Bob Haak

No. 19
- Positions: Guard, Tackle

Personal information
- Born: March 26, 1916 Hammond, Indiana, U.S.
- Died: November 1, 1992 (aged 76) Bloomington, Indiana, U.S.
- Listed height: 6 ft 1 in (1.85 m)
- Listed weight: 245 lb (111 kg)

Career information
- High school: Hammond
- College: Indiana (1935-1938)
- NFL draft: 1939: 2nd round, 15th overall pick

Career history
- Brooklyn Dodgers (1939);

Awards and highlights
- 2× First-team All-Big Ten (1937, 1938);

Career NFL statistics
- Games played: 10
- Games started: 6
- Stats at Pro Football Reference

= Bob Haak (American football) =

American football player (1916–1992)

Robert Ally Haak (March 26, 1916 – November 1, 1992) was an American professional football player.

==Early life==
Haak graduated from Hammond High School in Hammond, Indiana where he was a two-time state champion heavy-weight wrestler and an all-conference tackle. He went on to Indiana University where he was a member of the football team, wrestling team, and Sigma Pi fraternity. In 1937, he placed third in the Unlimited division at the NCAA Wrestling championships. During his senior year at Indiana he was named to the all-Big Ten team and played in the 1939 Blue–Gray Football Classic All-Star game. He earned his Bachelor of Science degree in Education.

==Pro career==
Haak was drafted in the second round of the 1939 NFL Draft.
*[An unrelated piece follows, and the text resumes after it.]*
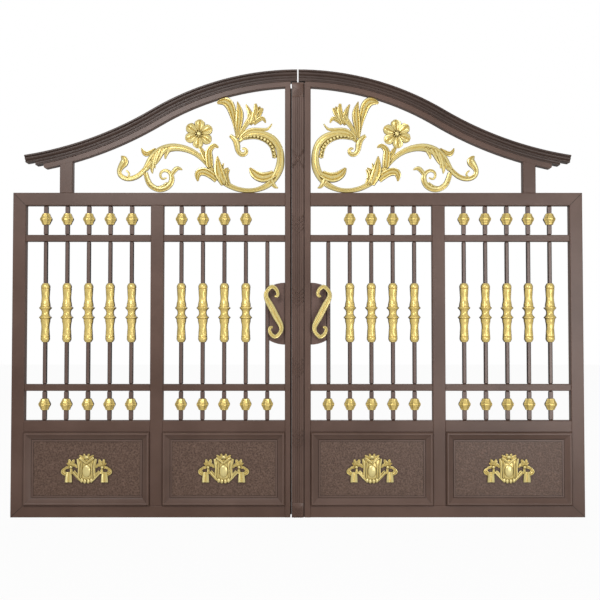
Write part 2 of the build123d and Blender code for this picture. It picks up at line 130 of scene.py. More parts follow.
def paint_side_shade(tree, colour, dark, start, full):
    """Paints shade: a darker colour on what turns away from both faces of the leaf."""
    coordinates = add_node(tree, "TexCoord")
    facing = add_node(tree, "SeparateXYZ", inputs={"Vector": coordinates.outputs["Normal"]})
    outward = add_node(tree, "Math", {"operation": "ABSOLUTE"}, {0: facing.outputs["Y"]})
    turned = add_node(tree, "MapRange", {"interpolation_type": "SMOOTHSTEP"}, {
        "Value": outward.outputs[0], "From Min": start, "From Max": full})
    mixed = add_node(tree, "Mix", {"data_type": "RGBA"}, {
        0: turned.outputs["Result"], 6: colour, 7: srgb(dark)})
    return mixed.outputs[2]


def powder_coat(name, dark, light, roughness, hollow_shade=None, sides=None):
    """The coat in two hex shades, with painted shade in hollows or on side faces where asked."""
    material, tree, output, place = new_material(name)
    cloud = add_node(tree, "TexNoise", inputs={
        "Vector": place, "Scale": per_metre(CLOUD_MM), "Detail": 3.0, "Roughness": 0.6})
    shades = add_node(tree, "ValToRGB", inputs={"Fac": cloud.outputs["Fac"]},
                      stops=((0.35, dark), (0.65, light)))
    colour = shades.outputs["Color"]
    if hollow_shade:
        colour = paint_hollow_shade(tree, colour, hollow_shade, POWDER_HOLLOW_MM)
    if sides:
        colour = paint_side_shade(tree, colour, sides, SIDE_START, SIDE_FULL)
    skin = add_node(tree, "TexNoise", inputs={
        "Vector": place, "Scale": per_metre(PEEL_MM), "Detail": 2.0})
    bump = add_node(tree, "Bump", inputs={
        "Strength": PEEL_STRENGTH, "Distance": PEEL_DEPTH, "Height": skin.outputs["Fac"]})
    shader = add_node(tree, "BsdfPrincipled", inputs={
        "Base Color": colour, "Roughness": roughness, "IOR": 1.5,
        "Normal": bump.outputs["Normal"]})
    tree.links.new(shader.outputs["BSDF"], output.inputs["Surface"])
    return material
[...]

He played Guard and Tackle for the Brooklyn Dodgers in 1939.

==Professional life==
After leaving the NFL he spent 1940 as the line coach for the Indiana Hoosiers freshmen football team.

In later life he owned the distributing company Best Beers of Bloomington.

He was inducted into the Indiana Wrestling Hall of Fame in 1970 and into the Indiana Football Hall of Fame in 1976.